Dr Charlotte Woodford (Cambridge) spoke on “Sexology and women’s sexual emancipation: Lou Andreas-Salome’s theories of female sexuality and her novella ‘Deviations’ (1898) as literary case study”

Dr Godela Weiss-Sussex (Cambridge) gave a paper on “Monism, Eugenics, and (the Limits of) Female Agency: Grete Meisel-Hess’s Novel Die Intellektuellen [The Intellectuals] (1911).”

This seminar was hosted by the University of Exeter’s Centre for Medical History and the  Rethinking Sexology project, and was part of the Medical History and Humanities seminar series (details of which can be found here).

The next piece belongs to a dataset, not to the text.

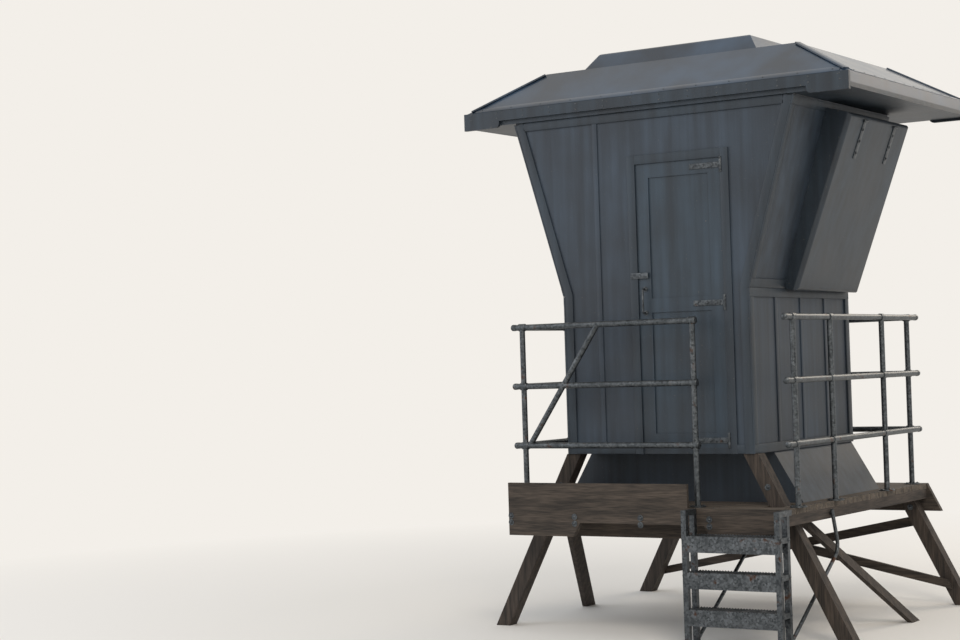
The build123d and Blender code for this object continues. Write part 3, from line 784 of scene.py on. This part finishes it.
shutter_straps()


# Roof dressing
def hip_caps():
    """A flat cap up each of the four hips, a little short of the eave and of the roof's flat top."""
    shapes = []
    for side_x in (-1, 1):
        for side_y in (-1, 1):
            foot = np.array([side_x * eave_x, roof_middle_y + side_y * eave_y, eave_z])
            crown_y = roof_middle_y + side_y * ROOF_FLAT_HALF_Y
            crown = np.array([side_x * ROOF_FLAT_HALF_X, crown_y, shell_high.z])
            run = (crown - foot) / np.linalg.norm(crown - foot)
            start = foot + run * HIP_FOOT_GAP
            end = crown - run * HIP_CROWN_GAP
            across = np.cross(run, (0, 0, 1))
            shapes.append(flat_bar(start, end, HIP_WIDTH, HIP_THICKNESS, across, HIP_ROUND))
    add_piece("roof_hip_caps", shapes, ROOF)


def edge_strips():
    """A strip along the foot of each roof slope, and a row of screws in each strip."""
    strips, screws = [], []
    x_way, y_way, up = np.eye(3)
    slopes = (
        (x_way, y_way, eave_x, eave_y, ROOF_FLAT_HALF_Y),
        (y_way, x_way, eave_y, eave_x, ROOF_FLAT_HALF_X),
    )
    for along, away, half_length, half_eave, half_flat in slopes:
        slope = math.atan2(ROOF_SLOPE_HEIGHT, half_eave - half_flat)
        reach = half_length - STRIP_END_GAP
        last = reach - STRIP_SCREW_END
        for side in (-1, 1):
            out = side * away
            up_slope = up * math.sin(slope) - out * math.cos(slope)
            normal = up * math.cos(slope) + out * math.sin(slope)
            eave = np.array([0, roof_middle_y, eave_z]) + out * half_eave
            middle = eave + up_slope * (STRIP_WIDTH / 2 + STRIP_EAVE_GAP) + normal * STRIP_LIFT
            start, end = middle - along * reach, middle + along * reach
            strips.append(flat_bar(start, end, STRIP_WIDTH, STRIP_THICKNESS, up_slope, METAL_ROUND))
            for place in np.linspace(-last, last, STRIP_SCREW_COUNT):
                screws.append(screw_head(middle + along * place + normal * STRIP_LIFT, normal))
    add_piece("roof_edge_strips", strips, ROOF)
    add_piece("roof_screws", screws, TUBE)


def fascia_screws():
    """Pairs of screws along each end fascia, into the soffit board behind it."""
    shapes = []
    for name, out in (("roof_fascia_front", -1), ("roof_fascia_back", 1)):
        low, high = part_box(name)
        y = low.y if out < 0 else high.y
        for x in np.linspace(low.x + FASCIA_SCREW_END, high.x - FASCIA_SCREW_END, FASCIA_SCREW_COUNT):
            shapes += [screw_head((x, y, high.z - drop), (0, out, 0)) for drop in FASCIA_SCREW_DROPS]
    add_piece("fascia_screws", shapes, TUBE)


hip_caps()
edge_strips()
fascia_screws()


# Timber fixings
def timber_bolts():
    """Bolts on washers: through the front beam into each joist, and through the legs near the deck."""
    shapes = []
    beam_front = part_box("deck_beam_front")[0].y
    joist_low, joist_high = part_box("deck_joists")
    for x in np.linspace(joist_low.x + JOIST_WIDTH / 2, joist_high.x - JOIST_WIDTH / 2, JOIST_COUNT):
        for drop in JOIST_BOLT_DROPS:
            shapes.append(bolt_head((x, beam_front, deck_low.z - drop), (0, -1, 0), FRAME_BOLT))
    front_heights = (deck_low.z - LEG_BOLT_BELOW_DECK, deck_high.z + LEG_BOLT_ABOVE_DECK)
    back_heights = [back_leg_high.z - drop for drop in BACK_LEG_BOLT_DROPS]
    for low, high, heights in (
        (leg_low, leg_high, front_heights),
        (back_leg_low, back_leg_high, back_heights),
    ):
        for z in heights:
            x = low.x + leg_thickness / 2 + (high.z - z) * leg_slope
            shapes += [bolt_head((side * x, low.y, z), (0, -1, 0), FRAME_BOLT) for side in (-1, 1)]
    add_piece("frame_bolts", shapes, TUBE)


timber_bolts()


# Railing fittings
def end_cap(place, axis):
    """A shallow domed cap on the end of a rail: a sleeve round the rail, a shoulder and a crown."""
    outside = RAIL_RADIUS + CAP_WALL
    turn = (RAIL_RADIUS * CAP_TURN, CAP_DOME * CAP_TURN)
    profile = [(outside, -CAP_SLEEVE), (outside, CAP_SHOULDER), turn, (CAP_CROWN_RADIUS, CAP_DOME)]
    return turned(profile, place, axis)


def flange_bolts(x, y):
    """Four bolts round a post's foot flange, at 45 degrees to the rails."""
    angle = np.pi / 4 + np.arange(4) * np.pi / 2
    spots = np.stack([x + FLANGE_BOLT_CIRCLE * np.cos(angle), y + FLANGE_BOLT_CIRCLE * np.sin(angle)], 1)
    z = deck_high.z + FLANGE_THICKNESS
    return [bolt_head((spot_x, spot_y, z), (0, 0, 1), FLANGE_BOLT) for spot_x, spot_y in spots]


def railing_fittings():
    """Collars where posts meet rails, caps on the open rail ends, and bolts in the flanges."""
    front_low, front_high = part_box("railing_front")
    side_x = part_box("railing_right")[1].x - FLANGE_RADIUS
    front_y = front_low.y + FLANGE_RADIUS
    back_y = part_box("railing_back")[1].y - FLANGE_RADIUS
    gate_x = front_high.x - FLANGE_RADIUS
    end_x = side_x - END_POST_INSET
    middle_y = (front_y + back_y) / 2
    heights = [deck_high.z + height for height in RAIL_HEIGHTS]
    posts = [(side * side_x, middle_y + run, (0, 1, 0)) for side in (-1, 1) for run in SIDE_POST_RUNS]
    posts.append((side_x, front_y + CORNER_OVERHANG, (0, 1, 0)))
    posts += [(x, front_y, (1, 0, 0)) for x in (-end_x, gate_x)]
    posts += [(x, back_y, (1, 0, 0)) for x in (-end_x, 0.0, end_x)]
    collar = barrel(COLLAR_RADIUS, COLLAR_LENGTH, COLLAR_LIP)
    shapes = []
    for x, y, axis in posts:
        shapes += [turned(collar, (x, y, z), axis) for z in heights]
        shapes += flange_bolts(x, y)
    for z in heights:
        for x in (-side_x, side_x):
            shapes.append(end_cap((x, front_y, z), (0, -1, 0)))
            shapes.append(end_cap((x, back_y, z), (0, 1, 0)))
        shapes.append(end_cap((gate_x, front_y, z), (1, 0, 0)))
    add_piece("railing_fittings", shapes, PIPE)


railing_fittings()


# Step fixings
def step_bolts():
    """Two bolts through each side of every tread, and one in each foot plate."""
    shapes = []
    left_low, left_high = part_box("step_side_left")
    right_low, right_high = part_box("step_side_right")
    for number in (1, 2, 3):
        tread_low, tread_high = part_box(f"tread_{number}")
        z = tread_high.z - TREAD_BOLT_DROP
        for x, out in ((left_low.x, -1), (right_high.x, 1)):
            for y in (tread_low.y + TREAD_BOLT_INSET, tread_high.y - TREAD_BOLT_INSET):
                shapes.append(bolt_head((x, y, z), (out, 0, 0), TREAD_BOLT))
    for low, high in ((left_low, left_high), (right_low, right_high)):
        place = ((low.x + high.x) / 2, low.y + FOOT_BOLT_INSET, STEP_FOOT_THICKNESS)
        shapes.append(bolt_head(place, (0, 0, 1), FOOT_BOLT))
    add_piece("step_bolts", shapes, TUBE)


step_bolts()


# Floor, backdrop and light
def pale_mix(tree, lit, seen):
    """Shows the plain pale colour to the camera and to mirror and glass rays, and the lit one to others."""
    path = node(tree, "ShaderNodeLightPath", {}).outputs
    camera_or_mirror = {0: path["Is Camera Ray"], 1: path["Is Glossy Ray"]}
    direct = node(tree, "ShaderNodeMath", camera_or_mirror, operation="MAXIMUM").outputs[0]
    shown = {0: direct, 1: path["Is Transmission Ray"]}
    any_ray = node(tree, "ShaderNodeMath", shown, operation="MAXIMUM").outputs[0]
    return node(tree, "ShaderNodeMixShader", {0: any_ray, 1: lit, 2: seen}).outputs[0]


def add_world():
    """A soft grey sky for light and a pale warm backdrop for the eye."""
    world = bpy.data.worlds.new("studio")
    bpy.context.scene.world = world
    world.use_nodes = True
    tree = world.node_tree
    tree.nodes.clear()
    lit = node(tree, "ShaderNodeBackground", {}, Color=linear(SKY), Strength=SKY_STRENGTH)
    seen = node(tree, "ShaderNodeBackground", {}, Color=linear(PALE), Strength=1.0)
    mixed = pale_mix(tree, lit.outputs[0], seen.outputs[0])
    node(tree, "ShaderNodeOutputWorld", {"Surface": mixed})


def add_floor():
    """A broad flat floor under the feet that reaches past the picture and fades into the backdrop."""
    corners = np.array([(-1, -1, 0), (1, -1, 0), (1, 1, 0), (-1, 1, 0)]) * FLOOR_HALF_SIZE
    mesh = bpy.data.meshes.new("studio_floor")
    mesh.from_pydata(corners.tolist(), [], [[0, 1, 2, 3]])
    floor = bpy.data.objects.new("studio_floor", mesh)
    bpy.context.scene.collection.objects.link(floor)
    material, tree, shader, place = start_material("studio_floor")
    shader.inputs["Base Color"].default_value = linear("#e9e5de")
    shader.inputs["Roughness"].default_value = 0.95
    shader.inputs["Specular IOR Level"].default_value = 0.1
    # With its distance from the tower's middle the floor turns into the backdrop's plain colour
    reach = node(tree, "ShaderNodeVectorMath", {0: place}, operation="LENGTH").outputs["Value"]
    near, end = FLOOR_FADE
    far = node(tree, "ShaderNodeMapRange", {"Value": reach}, From_Min=near, From_Max=end).outputs["Result"]
    plain = node(tree, "ShaderNodeEmission", {}, Color=linear(PALE), Strength=1.0)
    seen = node(tree, "ShaderNodeMixShader", {0: far, 1: shader.outputs[0], 2: plain.outputs[0]})
    surface = pale_mix(tree, shader.outputs[0], seen.outputs[0])
    join(tree, tree.nodes["Material Output"], {"Surface": surface})
    mesh.materials.append(material)


def add_lamp(name, place, target, size, power, colour):
    """A square soft lamp that faces a target point."""
    data = bpy.data.lights.new(name, "AREA")
    data.size = size
    data.energy = power
    data.color = linear(colour)[:3]
    lamp = bpy.data.objects.new(name, data)
    lamp.location = place
    lamp.rotation_euler = (Vector(target) - Vector(place)).to_track_quat("-Z", "Y").to_euler()
    bpy.context.scene.collection.objects.link(lamp)


add_world()
add_floor()
add_lamp("key_lamp", (7.0, -9.0, 9.0), target=(0, 0, 1.8), size=4.0, power=520.0, colour="#fff4e6")
add_lamp("fill_lamp", (-8.0, -7.0, 5.0), target=(0, 0, 1.8), size=5.0, power=160.0, colour="#e8f0ff")
add_lamp("rim_lamp", (3.0, 10.0, 7.0), target=(0, 0, 2.4), size=4.0, power=300.0, colour="#fff0dd")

This presentation examines Lou Andreas-Salome’s exploration of female masochism in her short story ‘Deviations’ (Eine Ausschweifung, 1898), focusing its literary engagement with the relationship between normal and abnormal female sexuality as a site of resistance against patriarchal norms. Against the background of contemporary sexual theories, this paper will examine how the author complicates the association of masochism in women with passivity – and hence normal sexual desire in women – through its engagement with fantasy and performance as a source of female sexual agency. The paper will show how Andreas-Salomé in this story attempts to shift the engagement with female sexuality away from the procreative norm and towards an understanding of sexuality as a source of self-fulfilment or self-exploration.

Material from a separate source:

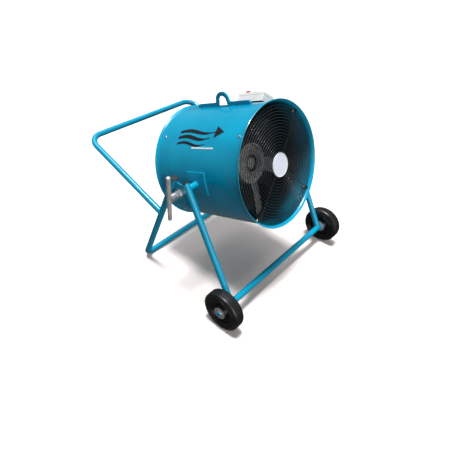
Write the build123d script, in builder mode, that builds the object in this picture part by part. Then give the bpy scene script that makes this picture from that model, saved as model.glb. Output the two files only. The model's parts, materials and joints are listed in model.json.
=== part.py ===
"""Portable 600 mm drum fan on a wheeled tube frame, in millimetres.

+X is the air outlet, +Y the left side, +Z up. The origin is on the floor, under the middle of
the fan. The drum hangs between two A-frames on one cross axis at its own middle, and a T-handled
screw on the right clamps it at any tilt. Positions on the drum use the drum's own lengths: s runs
forward along its axis from the front rim, and an angle runs from the left (+Y) towards the top.
"""

import os
from math import acos, cos, degrees, radians, sin, tan

from build123d import *

os.makedirs("parts", exist_ok=True)

# Clearance between pieces that move against each other, and of a shaft in its hole
GAP = 0.3
FIT = 0.05

# Frame tube
TUBE_R = 33.7 / 2
TUBE_WALL = 2.6
HOOP_BEND_R = 45
HANDLE_BEND_R = 75

# Frame nodes, seen from the side (x, z), and the distance of each tube from the middle plane
AXLE_X = 511
WHEEL_R = 108
FRONT_LEG_TOP = (197, 681)
REAR_LEG_TOP = (118.5, 675)
REAR_FOOT = (-155, TUBE_R)
HANDLE_BAR = (TUBE_R - AXLE_X - WHEEL_R, 632)
HANDLE_JOINT = 0.402
FRONT_LEG_Y = 419
REAR_LEG_Y = 415

# Gusset plates that join the leg tops and carry the drum
PLATE_Y = 417
PLATE_T = 6
PLATE_TOP_Z = 660
PLATE_REAR_Z = 542
PLATE_FRONT_Z = 560

# Wheels
WHEEL_Y = 475
TYRE_W = 68
TYRE_SEAT_R = 70
AXLE_R = 12.5
HUB_L = 72
HUB_FLANGE_R = 32
AXLE_END_Y = 516

# Drum
DRUM_TILT = 19.1
DRUM_L = 592
BARREL_R = 303
BARREL_WALL = 2.5
RIM_R = 315
FLARE_R = 30

# Pivot of the drum, seen from the side (x, z) and along the drum
PIVOT = (155, 606)
PIVOT_S = -292
BOSS_R = 16.5
SCREW_R = 10
PAD_T = 6
PAD_L = 126
PAD_H = 116
PAD_RISE = 3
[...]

This paper discusses the German-Jewish author Grete Meisel-Hess’s 1911 novel Die Intellektuellen (The Intellectuals) in the context of post-Darwinian biologistic ethics and Wilhelm Bölsche’s literary aesthetics. Embracing Monist philosophy and following a didactic programme of providing positive models of behaviour in literature, Meisel-Hess endows her female protagonists with remarkable social and sexual agency and reproductive responsibility. An ambivalent picture emerges, however, as her Jewish characters’ life choices also reflect the restrictive aspect of biologistic ¬— and eugenic — thinking.